If you are the owner of a car, there is much to consider before, during, and after the drive. While behind the wheel, “defensive driving” is the operative phrase, a mindset that’s designed to keep you and others safe. But in the grand scheme of driving, there are some questions we must ask ourselves on occasion, including whether driving remains a viable option.
No. 1: Can I Drive?
Not every individual in possession of a driver’s license should, in fact, be driving. We know that those under the influence of alcohol or drugs should never operate a motor vehicle. Even a person on certain prescription drugs must be aware that certain medicines can impair driving. These include some antidepressants, sleep aids, cold and allergy medications, and opioids. If your physician supplies you with a prescription, make sure it doesn’t impact your driving abilities. For over-the-counter aids, consult your pharmacist. If there is no alternative, then arrange for other transportation while medicated.

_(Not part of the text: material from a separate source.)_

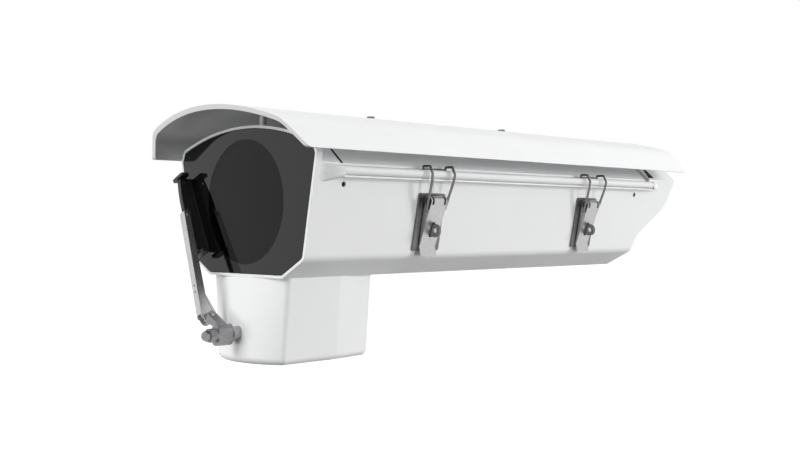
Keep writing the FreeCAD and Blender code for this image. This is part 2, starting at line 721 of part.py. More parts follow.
def lean(shape):
    """Turn a wiper piece from upright to its parked lean."""
    turned = shape.copy()
    turned.rotate(V(0, 0, shaft_z), Y_AXIS, -wiper_park_deg)
    return turned


def hub_face():
    """Y of the hub's face next to the bush."""
    return box_front_at_shaft() - bush_flange - seat_gap


def lift_point():
    """Lift pin centre in the upright wiper."""
    return V(arm_offset, hub_face() - hub_length - lift_ahead, shaft_z + lift_z)


def wiper_shaft():
    """Output shaft from the gearbox to the cap nut."""
    end = hub_face() - hub_length - nut_bore
    return rod(V(0, end, shaft_z), Y_AXIS, shaft_r, motor_face() + socket_depth - seat_gap - end)


def hub_collar():
    """Flat-sided block around the shaft, rounded at its top and bottom."""
    y0 = hub_face() - hub_length
    reach = hub_height / 2 - hub_half
    collar = block(-hub_half, hub_half, y0, y0 + hub_length, shaft_z - reach, shaft_z + reach)
    return collar.fuse([rod(V(0, y0, shaft_z + side * reach), Y_AXIS, hub_half, hub_length) for side in (-1, 1)])


def crank_span():
    """X of the crank's two faces beside the arm, in the upright wiper."""
    start = arm_offset + arm_width / 2 + seat_gap
    return start, start + hub_crank_width


def hub_crank():
    """Crank from the collar to the round end that holds the lift pin, in the upright wiper."""
    x0, x1 = crank_span()
    pin = lift_point()
    outline = [V(x0, 0, pin.z), V(x1, 0, pin.z + crank_shoulder), V(hub_half * 0.7, 0, shaft_z + hub_half * 1.2),
               V(0, 0, shaft_z + hub_half / 2), V(-hub_half / 2, 0, shaft_z + hub_half * 1.4),
               V(x0, 0, pin.z - hub_crank_r)]
    face = Part.Face(Part.makePolygon(outline + [outline[0]]))
    face.translate(V(0, pin.y - hub_crank_r, 0))
    return face.extrude(V(0, 2 * hub_crank_r, 0)).fuse(rod(V(x0, pin.y, pin.z), X_AXIS, hub_crank_r, x1 - x0))


def wiper_hub():
    """Hub on the shaft with a crank that carries the lift pin."""
    pin = lift_point()
    bore = rod(V(0, hub_face() - hub_length - 1, shaft_z), Y_AXIS, shaft_r, hub_length + 2)
    cross = rod(V(pin.x - arm_width, pin.y, pin.z), X_AXIS, lift_pin_r, 2 * arm_width + hub_crank_width)
    return hub_collar().fuse(lean(hub_crank())).cut([bore, lean(cross)])


def cap_nut():
    """Domed nut on the end of the shaft."""
    face = hub_face() - hub_length
    body = hexagon(V(0, face, shaft_z), -Y_AXIS, nut_flats, nut_length - nut_neck)
    dome = Part.makeSphere(dome_r, V(0, face - nut_length, shaft_z))
    neck = rod(V(0, face, shaft_z), -Y_AXIS, dome_r, nut_length)
    return lean(body.fuse([dome, neck]).cut(rod(V(0, face + 1, shaft_z), -Y_AXIS, shaft_r, nut_bore + 1)))


def lift_pin():
    """Pin that carries the arm on the hub's crank."""
    pin = lift_point()
    start = pin.x - arm_width / 2 - pin_proud
    return lean(rod(V(start, pin.y, pin.z), X_AXIS, lift_pin_r, crank_span()[1] + pin_proud - start))


def arm_point(height, behind):
    """Point of the upright arm's side view: height above the lift pin, behind the outer face."""
    pin = lift_point()
    low_y, tip_y = pin.y - arm_front, front_y - arm_tip_front
    return V(0, low_y + (tip_y - low_y) * height / arm_length + behind, pin.z + height)


def arm_slit():
    """Slit along the rear edge of the arm's flared base, through both walls."""
    slope = (arm_foot_depth - arm_knee_depth) / (arm_knee - arm_foot)
    rear_low = arm_foot_depth - slit_inset + slope * 2 * arm_foot
    rear_top = arm_foot_depth - slit_inset - slope * (slit_top - arm_foot)
    outline = [arm_point(-arm_foot, rear_low), arm_point(slit_top, rear_top),
               arm_point(slit_top, rear_top - slit_width), arm_point(-arm_foot, rear_low - slit_width)]
    return side_prism(outline, arm_offset - arm_width, arm_offset + arm_width)


def wiper_arm():
    """Folded channel from the lift pin up to the blade, flared at its base."""
    pin = lift_point()
    outline = [arm_point(arm_length, 0), arm_point(arm_chin, 0), arm_point(0, arm_front - arm_ear_r),
               arm_point(0, arm_front + arm_ear_r), arm_point(arm_foot, arm_foot_depth),
               arm_point(arm_knee, arm_knee_depth), arm_point(arm_length, arm_tip_depth)]
    half = arm_width / 2
    outer = side_prism(outline, pin.x - half, pin.x + half)
    outer = outer.fuse(rod(V(pin.x - half, pin.y, pin.z), X_AXIS, arm_ear_r, arm_width))
    inner_half = half - arm_sheet
    trough = [arm_point(-arm_length, arm_sheet), arm_point(-arm_length, 2 * arm_foot_depth),
              arm_point(2 * arm_length, 2 * arm_foot_depth), arm_point(2 * arm_length, arm_sheet)]
    cuts = [side_prism(trough, pin.x - inner_half, pin.x + inner_half), arm_slit(),
            block(pin.x - inner_half, pin.x + inner_half, pin.y - 2 * arm_front, pin.y,
                  pin.z - arm_front, pin.z + arm_foot),
            rod(V(pin.x - arm_width, pin.y, pin.z), X_AXIS, lift_pin_r + pin_gap, 2 * arm_width),
            rod(rocker_point() - X_AXIS * arm_width, X_AXIS, rocker_pin_r, 2 * arm_width)]
    for z in arm_hole_heights:
        cuts.append(rod(V(pin.x, pin.y - 2 * arm_front, pin.z + z), Y_AXIS, arm_hole_r, 2 * arm_foot_depth))
    return lean(outer.cut(cuts))


def rocker_point():
    """Pin that joins the blade to the arm, in the upright wiper."""
    pin = lift_point()
    return V(pin.x, front_y - rocker_ahead, pin.z + arm_length - rocker_below_tip)


def rocker_pin():
    """Pin at the arm's tip, fixed in the arm."""
    point = rocker_point()
    half = arm_width / 2 + pin_proud
    return lean(rod(V(point.x - half, point.y, point.z), X_AXIS, rocker_pin_r, 2 * half))


def blade_span():
    """Lowest and highest Z of the blade in the upright wiper."""
    middle = rocker_point().z + blade_shift
    return middle - blade_length / 2, middle + blade_length / 2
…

For elderly drivers, the decision to hand over the keys may be a difficult one to make alone. Concerns about personal mobility are strong, but the overarching point is always safety. Some of the more obvious signs of trouble involve difficulty making decisions in heavy traffic. Others include making sudden lane changes, driving slower than the posted limit, and getting lost. Increased “close calls” and “near misses” are also a worry. Accepting cognitive and physical decline is not easy. A loved one can help you through this transition.
No. 2: Do I Need to Drive?
We are in the habit of slipping behind the wheel of our vehicles and going where we want and when we want. That level of freedom is something we cherish as a society and is imbued in us since we were young. But is it always the right approach?

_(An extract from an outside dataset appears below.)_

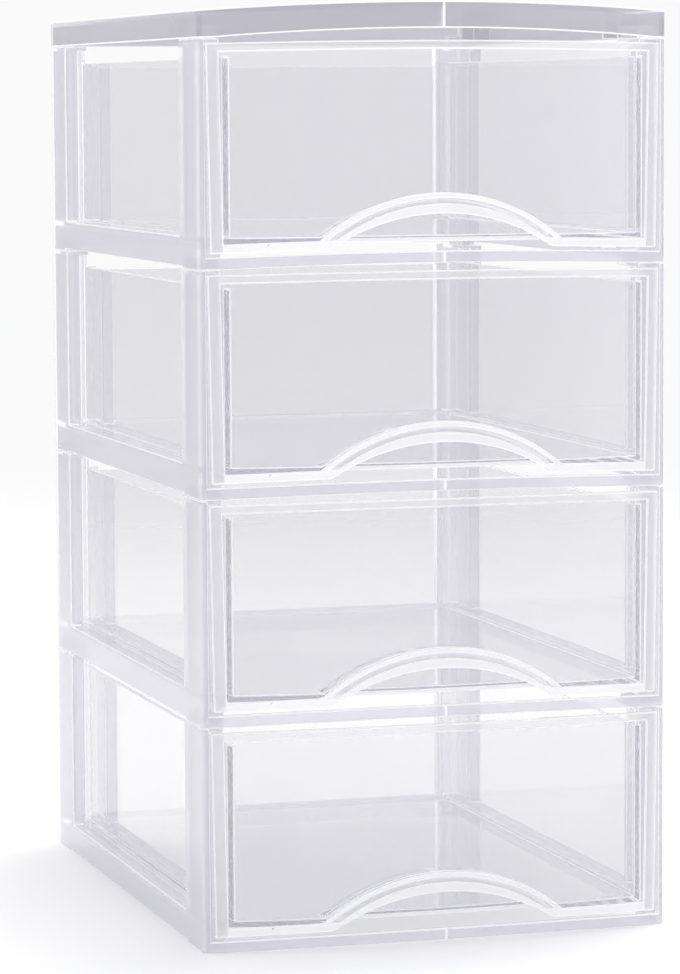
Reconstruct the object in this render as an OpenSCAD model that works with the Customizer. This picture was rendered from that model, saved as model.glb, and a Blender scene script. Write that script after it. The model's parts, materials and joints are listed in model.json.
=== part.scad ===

Combining trips is a wise decision, one that saves time and fuel. If you need to run to the grocery store, perhaps stopping first to retrieve your suit from the cleaners and picking up your children at school is a better plan. Not only will you save fuel, but it means less wear and tear on your vehicle.
Moreover, do you need to drive? A short walk is good for the mind and body, an ideal option for trips under one mile. Provided you don’t have to lug home heavy items, then consider it. If you’re visiting another city, taking the bus or train may be a better option. You won’t have to worry about parking and paying for it once you arrive. Furthermore, consider when you drive. These night driving accident statistics should cause pause. Lastly, if you rarely drive at all, do you need a car?
No. 3: Is My Car Safe?
You shouldn’t rely on the Division of Motor Vehicles (DMV) to determine whether your vehicle is drivable. Those once per year inspections are great, but what happens between those times is significantly important.
At least once per month, check your tires to ensure that they are properly inflated. Low tire pressure is dangerous as it may impact handling and control. Tires also wear out faster when they are not inflated to the levels listed in your owner’s manual. Additionally, rotate your tires regularly to ensure even wear and extend longevity.
Tires alone won’t keep you safe. Indeed, there are other factors that may make your vehicle not safe to drive. Regular brake checks are essential too. Further, ensure that all exterior lighting is working. A clean emissions system is not only environmentally responsible, but it will safeguard no fumes back up inside the cabin. A working horn and a car that adheres to a maintenance schedule are additional factors. Finally, if your vehicle is under recall, get those “due items” accomplished as soon as possible.
No. 4: Is My Car Eco-Friendly?
“Green living” represents a way of thinking, one that considers our impact on the environment. Curbing climate change on a national or global level is a start, but ultimately it is an individual decision.
To begin, consider your current ride. Have you kept up with your jurisdiction’s smog control requirements? If so, you are meeting the minimum standards for clean driving. While behind the wheel, you can curb emissions by not idling while parked. Also, avoiding traffic jams whenever possible, will reduce bumper-to-bumper idling. Use your GPS to find a better route.
If you are in the market for a new vehicle, you don’t have to purchase a hybrid or a fully electric vehicle to make a difference. Sometimes the decision is as simple as opting for any vehicle that is low-emissions certified. These include LEV and SULEV models (low emissions and super low emissions, respectively). The latter has emissions levels that are 90 percent lower than the average gas-powered vehicle. Hybrids and certain gas-only models qualify. Details are found in the owner’s manual, on a label underneath the hood, or included with the vehicle’s Monroney.
All in all, the decision of whether to drive and what you drive rests with you. Likewise, your approach to driving will most certainly make a difference locally as well as globally.